-- begin INFORMATION SHOWN --

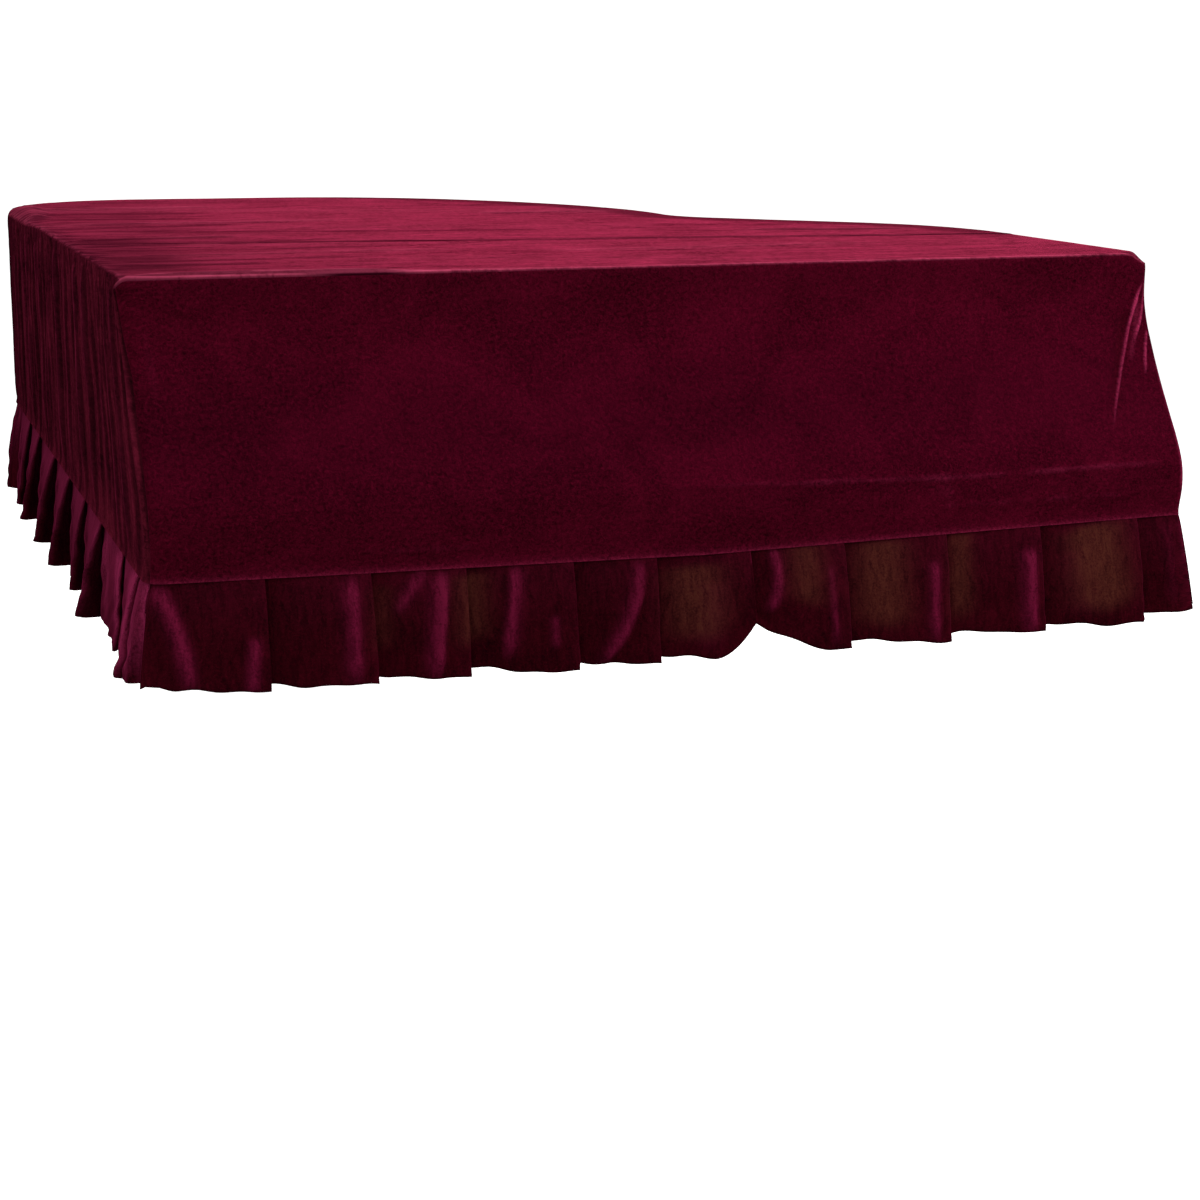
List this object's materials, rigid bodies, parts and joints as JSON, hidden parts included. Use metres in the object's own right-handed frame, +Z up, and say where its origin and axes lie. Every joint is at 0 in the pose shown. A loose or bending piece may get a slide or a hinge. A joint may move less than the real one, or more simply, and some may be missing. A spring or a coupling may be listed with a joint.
{
  "type": "fitted cover for a grand piano",
  "caption": "Fitted velvet cover for a grand piano: flat top on the lid's curved outline, hanging side panels and a pleated ruffle, hollow and open below.",
  "frame": {"origin": "on the underside of the top panel, where it rests on the lid, in the middle of the width and 0.8 m behind the lid's front edge", "axes": "+X to the right seen from the keyboard, +Y from the keyboard towards the tail, +Z up"},
  "size_m": [1.5791, 1.9272, 0.5239],
  "materials": {
    "velvet_top": "burgundy pleuche velvet, seen from above",
    "velvet_sides": "burgundy pleuche velvet, hanging with the pile down",
    "velvet_ruffle": "burgundy pleuche velvet, pleated"
  },
  "bodies": {
    "root": {"top_front_width": "velvet_top", "top_back_width": "velvet_top", "front_panel": "velvet_sides", "right_panel": "velvet_sides", "tail_panel": "velvet_sides", "left_panel": "velvet_sides", "ruffle_front_left": "velvet_ruffle", "ruffle_front_right": "velvet_ruffle", "ruffle_right_cheek": "velvet_ruffle", "ruffle_curved_side": "velvet_ruffle", "ruffle_tail": "velvet_ruffle", "ruffle_left": "velvet_ruffle"}
  },
  "joints": []
}
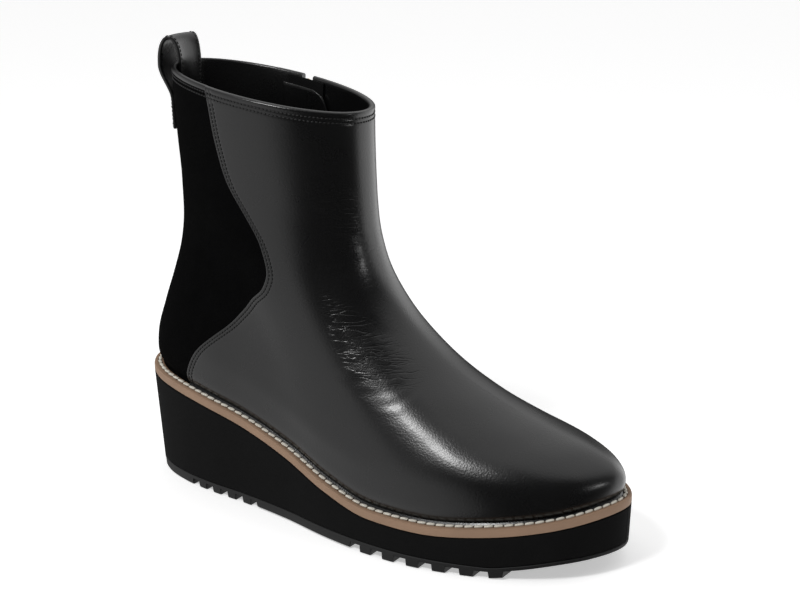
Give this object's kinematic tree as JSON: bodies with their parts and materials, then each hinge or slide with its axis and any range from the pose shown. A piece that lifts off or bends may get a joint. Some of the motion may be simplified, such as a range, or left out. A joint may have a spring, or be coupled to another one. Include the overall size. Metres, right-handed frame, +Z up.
{
  "type": "ankle boot",
  "caption": "Right ankle boot with a smooth leather front, suede heel panel, inner-side zip, heel pull loop and lugged wedge sole with a stitched welt.",
  "frame": {"origin": "on the floor under the middle of the heel, on a heel lug", "axes": "+X towards the toe, +Y towards the foot's inner side, +Z up"},
  "size_m": [0.2681, 0.0968, 0.2244],
  "materials": {
    "outsole": "matte",
    "wedge": "matte foam",
    "welt": "satin",
    "insole": "matte",
    "upper": "semi gloss",
    "pull_loop": "satin",
    "zip_tape": "matte",
    "zip_guard": "satin",
    "zip_chain": "satin",
    "zip_slider": "polished",
    "zip_pull_tab": "polished"
  },
  "bodies": {
    "boot": {"outsole": "outsole", "wedge": "wedge", "welt": "welt", "insole": "insole", "upper": "upper", "pull_loop": "pull_loop", "zip_tape": "zip_tape", "zip_guard": "zip_guard", "zip_chain": "zip_chain", "zip_slider": "zip_slider"},
    "pull_tab": {"zip_pull_tab": "zip_pull_tab"}
  },
  "joints": [
    {"name": "pull_tab_hinge", "type": "hinge", "parent": "boot", "child": "pull_tab", "pos_m": [0.02637, 0.03516, 0.18802], "axis": [0.9997, 0.0239, 0], "range_deg": [0, 165]}
  ]
}
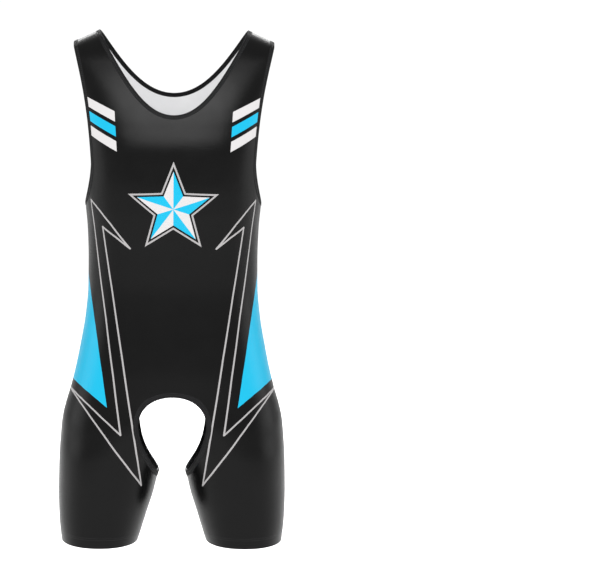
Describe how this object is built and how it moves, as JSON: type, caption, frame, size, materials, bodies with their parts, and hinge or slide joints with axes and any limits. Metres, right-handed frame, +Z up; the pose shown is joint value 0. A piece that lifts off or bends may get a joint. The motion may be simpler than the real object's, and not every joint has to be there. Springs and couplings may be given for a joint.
{
  "type": "athletic bodysuit",
  "caption": "Sleeveless athletic bodysuit with a scooped neck, bound armholes, thigh-length legs and an open bound seat, filled out as worn.",
  "frame": {"origin": "midway between the two shoulder straps, where they rest on the wearer's shoulders", "axes": "+Z up, the front of the garment faces -Y, the garment's left side is at +X"},
  "size_m": [0.388, 0.2323, 0.877],
  "materials": {
    "knit": "black polyester and spandex knit with a soft sheen, printed on the outside, white inside",
    "binding": "black folded knit binding, coverstitched"
  },
  "bodies": {
    "root": {"front_panel": "knit", "back_panel": "knit", "neck_binding_front": "binding", "neck_binding_back": "binding", "left_armhole_binding_front": "binding", "left_armhole_binding_back": "binding", "right_armhole_binding_front": "binding", "right_armhole_binding_back": "binding", "opening_binding_front": "binding", "opening_binding_back": "binding"}
  },
  "joints": []
}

-- end INFORMATION SHOWN --

- **WHAT YOU WILL DO**
Which lines contain the word "that"? Return each of them.

- **SOLVED PROBLEM**
Give this object's kinematic tree as JSON: bodies with their parts and materials, then each hinge or slide with its axis and any range from the pose shown. A piece that lifts off or bends may get a joint. Some of the motion may be simplified, such as a range, or left out. A joint may have a spring, or be coupled to another one. Include the overall size. Metres, right-handed frame, +Z up.
Describe how this object is built and how it moves, as JSON: type, caption, frame, size, materials, bodies with their parts, and hinge or slide joints with axes and any limits. Metres, right-handed frame, +Z up; the pose shown is joint value 0. A piece that lifts off or bends may get a joint. The motion may be simpler than the real object's, and not every joint has to be there. Springs and couplings may be given for a joint.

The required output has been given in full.